▸ **Instructions for the task**
Everything from the line with "function tetherOutline(halfWidth, low, bow)" through the line with "record = json.load(file)" should be repeated exactly, both of those lines included, and nothing else.
==== Dataset section ====
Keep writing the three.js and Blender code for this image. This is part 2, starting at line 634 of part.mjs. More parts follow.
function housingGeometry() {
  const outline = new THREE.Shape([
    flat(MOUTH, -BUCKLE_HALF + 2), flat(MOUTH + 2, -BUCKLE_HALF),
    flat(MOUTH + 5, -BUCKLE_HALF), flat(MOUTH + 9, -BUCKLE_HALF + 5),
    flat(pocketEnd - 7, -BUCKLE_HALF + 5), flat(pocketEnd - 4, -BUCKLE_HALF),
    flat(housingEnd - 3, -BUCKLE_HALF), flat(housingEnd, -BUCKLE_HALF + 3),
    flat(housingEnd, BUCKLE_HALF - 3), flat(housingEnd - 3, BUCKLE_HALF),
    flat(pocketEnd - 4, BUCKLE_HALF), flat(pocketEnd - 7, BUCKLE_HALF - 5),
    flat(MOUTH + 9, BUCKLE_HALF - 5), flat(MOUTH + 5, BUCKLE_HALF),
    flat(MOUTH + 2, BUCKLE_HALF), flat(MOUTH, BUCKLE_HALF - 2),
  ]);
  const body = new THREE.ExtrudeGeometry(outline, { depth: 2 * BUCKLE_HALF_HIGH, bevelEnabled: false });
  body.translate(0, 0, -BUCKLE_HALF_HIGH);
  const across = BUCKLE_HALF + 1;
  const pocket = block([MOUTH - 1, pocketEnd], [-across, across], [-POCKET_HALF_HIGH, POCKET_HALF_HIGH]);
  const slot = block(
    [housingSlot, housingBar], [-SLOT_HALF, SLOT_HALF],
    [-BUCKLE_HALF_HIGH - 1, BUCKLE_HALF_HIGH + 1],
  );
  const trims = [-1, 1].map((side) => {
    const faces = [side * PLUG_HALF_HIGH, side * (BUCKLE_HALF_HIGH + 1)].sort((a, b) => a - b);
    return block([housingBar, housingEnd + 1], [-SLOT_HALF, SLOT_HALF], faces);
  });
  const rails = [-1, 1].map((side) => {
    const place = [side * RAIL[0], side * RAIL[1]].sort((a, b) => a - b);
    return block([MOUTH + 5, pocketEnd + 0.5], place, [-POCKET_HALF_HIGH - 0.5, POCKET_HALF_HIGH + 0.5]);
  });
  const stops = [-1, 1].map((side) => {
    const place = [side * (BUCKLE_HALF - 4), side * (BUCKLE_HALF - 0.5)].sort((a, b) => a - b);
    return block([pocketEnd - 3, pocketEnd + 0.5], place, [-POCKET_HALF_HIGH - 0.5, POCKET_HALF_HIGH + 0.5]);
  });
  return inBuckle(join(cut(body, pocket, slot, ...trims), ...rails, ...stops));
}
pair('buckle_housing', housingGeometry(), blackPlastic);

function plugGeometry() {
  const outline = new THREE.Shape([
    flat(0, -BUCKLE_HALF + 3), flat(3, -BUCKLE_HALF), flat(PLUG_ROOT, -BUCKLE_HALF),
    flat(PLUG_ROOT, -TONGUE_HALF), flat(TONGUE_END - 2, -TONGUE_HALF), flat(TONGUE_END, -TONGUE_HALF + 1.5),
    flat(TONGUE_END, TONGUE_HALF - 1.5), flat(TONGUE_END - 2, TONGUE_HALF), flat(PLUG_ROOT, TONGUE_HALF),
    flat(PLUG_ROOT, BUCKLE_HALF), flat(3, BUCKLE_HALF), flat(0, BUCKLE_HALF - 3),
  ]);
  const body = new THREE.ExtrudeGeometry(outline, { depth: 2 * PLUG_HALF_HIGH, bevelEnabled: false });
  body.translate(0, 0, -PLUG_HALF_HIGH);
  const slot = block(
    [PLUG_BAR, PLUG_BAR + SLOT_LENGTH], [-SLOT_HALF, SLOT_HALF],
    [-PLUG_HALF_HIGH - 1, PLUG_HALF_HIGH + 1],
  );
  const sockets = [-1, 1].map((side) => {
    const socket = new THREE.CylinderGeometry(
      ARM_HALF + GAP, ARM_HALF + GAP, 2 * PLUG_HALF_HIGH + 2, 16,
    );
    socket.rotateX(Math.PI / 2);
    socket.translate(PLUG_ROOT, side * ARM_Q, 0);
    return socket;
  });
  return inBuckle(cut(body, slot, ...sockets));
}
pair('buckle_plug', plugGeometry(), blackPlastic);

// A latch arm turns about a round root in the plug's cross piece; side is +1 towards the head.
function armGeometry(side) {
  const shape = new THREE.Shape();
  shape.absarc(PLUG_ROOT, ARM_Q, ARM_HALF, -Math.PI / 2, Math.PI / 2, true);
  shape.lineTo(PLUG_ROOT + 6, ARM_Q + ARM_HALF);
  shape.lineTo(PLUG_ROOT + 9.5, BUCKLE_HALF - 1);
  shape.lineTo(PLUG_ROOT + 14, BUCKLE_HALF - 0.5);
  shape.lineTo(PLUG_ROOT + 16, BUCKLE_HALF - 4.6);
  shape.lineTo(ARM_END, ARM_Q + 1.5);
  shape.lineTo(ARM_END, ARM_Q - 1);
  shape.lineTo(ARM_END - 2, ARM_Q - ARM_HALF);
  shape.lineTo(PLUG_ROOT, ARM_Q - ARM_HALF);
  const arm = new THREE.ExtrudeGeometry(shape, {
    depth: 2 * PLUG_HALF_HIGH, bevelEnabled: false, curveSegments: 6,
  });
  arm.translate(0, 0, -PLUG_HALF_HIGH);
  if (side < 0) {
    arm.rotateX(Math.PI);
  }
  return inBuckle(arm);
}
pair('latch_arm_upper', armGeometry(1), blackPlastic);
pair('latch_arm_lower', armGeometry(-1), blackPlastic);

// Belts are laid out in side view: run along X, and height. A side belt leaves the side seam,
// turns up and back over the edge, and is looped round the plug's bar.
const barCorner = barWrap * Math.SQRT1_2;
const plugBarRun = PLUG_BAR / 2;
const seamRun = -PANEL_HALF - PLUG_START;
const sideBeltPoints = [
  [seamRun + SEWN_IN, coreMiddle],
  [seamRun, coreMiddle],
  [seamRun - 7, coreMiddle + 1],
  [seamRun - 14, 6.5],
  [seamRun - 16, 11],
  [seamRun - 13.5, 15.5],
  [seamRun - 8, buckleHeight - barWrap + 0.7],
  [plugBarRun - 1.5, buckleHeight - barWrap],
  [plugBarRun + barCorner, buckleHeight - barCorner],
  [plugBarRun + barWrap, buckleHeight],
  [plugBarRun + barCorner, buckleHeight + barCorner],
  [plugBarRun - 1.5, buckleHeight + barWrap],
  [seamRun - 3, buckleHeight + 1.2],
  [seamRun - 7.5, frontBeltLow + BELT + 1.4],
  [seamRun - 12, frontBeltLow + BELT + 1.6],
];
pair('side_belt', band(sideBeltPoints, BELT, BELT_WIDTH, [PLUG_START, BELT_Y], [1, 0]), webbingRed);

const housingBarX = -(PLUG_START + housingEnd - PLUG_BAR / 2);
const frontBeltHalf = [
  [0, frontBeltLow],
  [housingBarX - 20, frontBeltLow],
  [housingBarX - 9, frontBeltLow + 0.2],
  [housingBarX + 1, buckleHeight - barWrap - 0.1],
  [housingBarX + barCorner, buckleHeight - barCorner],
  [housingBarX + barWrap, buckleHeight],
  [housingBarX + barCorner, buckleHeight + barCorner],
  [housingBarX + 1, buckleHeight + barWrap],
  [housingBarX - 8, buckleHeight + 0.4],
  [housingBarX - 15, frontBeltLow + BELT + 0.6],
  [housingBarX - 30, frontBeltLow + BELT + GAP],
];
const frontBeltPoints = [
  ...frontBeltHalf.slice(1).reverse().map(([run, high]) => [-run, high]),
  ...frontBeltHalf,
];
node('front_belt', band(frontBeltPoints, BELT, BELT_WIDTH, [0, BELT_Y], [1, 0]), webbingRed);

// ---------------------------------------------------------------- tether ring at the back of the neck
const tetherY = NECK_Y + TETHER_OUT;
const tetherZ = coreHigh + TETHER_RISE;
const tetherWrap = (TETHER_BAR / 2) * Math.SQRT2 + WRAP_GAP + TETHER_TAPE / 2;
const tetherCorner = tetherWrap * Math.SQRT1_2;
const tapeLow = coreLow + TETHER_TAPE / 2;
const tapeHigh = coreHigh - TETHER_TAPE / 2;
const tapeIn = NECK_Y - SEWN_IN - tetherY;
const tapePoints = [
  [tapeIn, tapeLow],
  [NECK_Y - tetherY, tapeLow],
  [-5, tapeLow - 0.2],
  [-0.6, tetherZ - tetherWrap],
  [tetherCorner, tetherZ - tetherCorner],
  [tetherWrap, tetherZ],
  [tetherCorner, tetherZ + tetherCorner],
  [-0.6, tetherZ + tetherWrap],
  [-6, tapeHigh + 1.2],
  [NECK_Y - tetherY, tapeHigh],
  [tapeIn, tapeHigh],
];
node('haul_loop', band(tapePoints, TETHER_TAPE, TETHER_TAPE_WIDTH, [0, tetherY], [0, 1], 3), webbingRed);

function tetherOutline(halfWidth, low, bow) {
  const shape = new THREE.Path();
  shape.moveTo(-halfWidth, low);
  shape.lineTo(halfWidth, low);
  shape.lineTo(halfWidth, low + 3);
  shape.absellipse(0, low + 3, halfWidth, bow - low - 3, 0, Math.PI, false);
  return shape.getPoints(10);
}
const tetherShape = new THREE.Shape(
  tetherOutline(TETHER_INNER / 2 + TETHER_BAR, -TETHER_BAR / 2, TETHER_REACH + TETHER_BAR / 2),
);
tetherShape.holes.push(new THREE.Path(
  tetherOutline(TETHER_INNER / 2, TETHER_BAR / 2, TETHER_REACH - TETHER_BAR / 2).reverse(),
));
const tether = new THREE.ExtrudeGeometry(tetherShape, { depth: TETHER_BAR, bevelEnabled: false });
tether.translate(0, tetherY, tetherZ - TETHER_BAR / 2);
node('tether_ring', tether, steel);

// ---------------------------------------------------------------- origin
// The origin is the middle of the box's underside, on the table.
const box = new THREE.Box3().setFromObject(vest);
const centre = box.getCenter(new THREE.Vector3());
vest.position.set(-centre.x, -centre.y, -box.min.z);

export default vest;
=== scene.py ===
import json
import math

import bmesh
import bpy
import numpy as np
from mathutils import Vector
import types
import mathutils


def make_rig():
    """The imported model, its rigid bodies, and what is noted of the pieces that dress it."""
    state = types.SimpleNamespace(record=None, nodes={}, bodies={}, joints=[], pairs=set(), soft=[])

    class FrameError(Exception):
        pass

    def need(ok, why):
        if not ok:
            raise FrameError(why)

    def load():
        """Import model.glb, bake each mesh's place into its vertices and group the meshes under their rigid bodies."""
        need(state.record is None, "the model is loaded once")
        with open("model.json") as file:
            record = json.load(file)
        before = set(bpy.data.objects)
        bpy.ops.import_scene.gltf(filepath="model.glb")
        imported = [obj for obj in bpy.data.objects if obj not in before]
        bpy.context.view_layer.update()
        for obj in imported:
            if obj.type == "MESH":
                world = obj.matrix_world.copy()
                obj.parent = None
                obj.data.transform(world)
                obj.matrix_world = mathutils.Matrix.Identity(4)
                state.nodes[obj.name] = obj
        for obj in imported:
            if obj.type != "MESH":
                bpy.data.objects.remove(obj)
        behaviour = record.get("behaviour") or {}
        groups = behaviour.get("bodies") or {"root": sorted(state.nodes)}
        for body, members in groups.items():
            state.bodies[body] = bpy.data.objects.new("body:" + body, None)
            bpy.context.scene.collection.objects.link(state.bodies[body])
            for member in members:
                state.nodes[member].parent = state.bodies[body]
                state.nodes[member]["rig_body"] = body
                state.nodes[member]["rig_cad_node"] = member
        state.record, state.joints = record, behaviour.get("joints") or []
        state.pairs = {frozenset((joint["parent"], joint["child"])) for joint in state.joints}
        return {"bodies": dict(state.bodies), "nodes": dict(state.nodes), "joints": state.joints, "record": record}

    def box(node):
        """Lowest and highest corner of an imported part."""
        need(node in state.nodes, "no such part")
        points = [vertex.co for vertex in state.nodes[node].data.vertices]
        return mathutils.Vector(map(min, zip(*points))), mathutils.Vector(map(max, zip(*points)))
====
▸ **Written reply**
function tetherOutline(halfWidth, low, bow) {
  const shape = new THREE.Path();
  shape.moveTo(-halfWidth, low);
  shape.lineTo(halfWidth, low);
  shape.lineTo(halfWidth, low + 3);
  shape.absellipse(0, low + 3, halfWidth, bow - low - 3, 0, Math.PI, false);
  return shape.getPoints(10);
}
const tetherShape = new THREE.Shape(
  tetherOutline(TETHER_INNER / 2 + TETHER_BAR, -TETHER_BAR / 2, TETHER_REACH + TETHER_BAR / 2),
);
tetherShape.holes.push(new THREE.Path(
  tetherOutline(TETHER_INNER / 2, TETHER_BAR / 2, TETHER_REACH - TETHER_BAR / 2).reverse(),
));
const tether = new THREE.ExtrudeGeometry(tetherShape, { depth: TETHER_BAR, bevelEnabled: false });
tether.translate(0, tetherY, tetherZ - TETHER_BAR / 2);
node('tether_ring', tether, steel);

// ---------------------------------------------------------------- origin
// The origin is the middle of the box's underside, on the table.
const box = new THREE.Box3().setFromObject(vest);
const centre = box.getCenter(new THREE.Vector3());
vest.position.set(-centre.x, -centre.y, -box.min.z);

export default vest;
=== scene.py ===
import json
import math

import bmesh
import bpy
import numpy as np
from mathutils import Vector
import types
import mathutils


def make_rig():
    """The imported model, its rigid bodies, and what is noted of the pieces that dress it."""
    state = types.SimpleNamespace(record=None, nodes={}, bodies={}, joints=[], pairs=set(), soft=[])

    class FrameError(Exception):
        pass

    def need(ok, why):
        if not ok:
            raise FrameError(why)

    def load():
        """Import model.glb, bake each mesh's place into its vertices and group the meshes under their rigid bodies."""
        need(state.record is None, "the model is loaded once")
        with open("model.json") as file:
            record = json.load(file)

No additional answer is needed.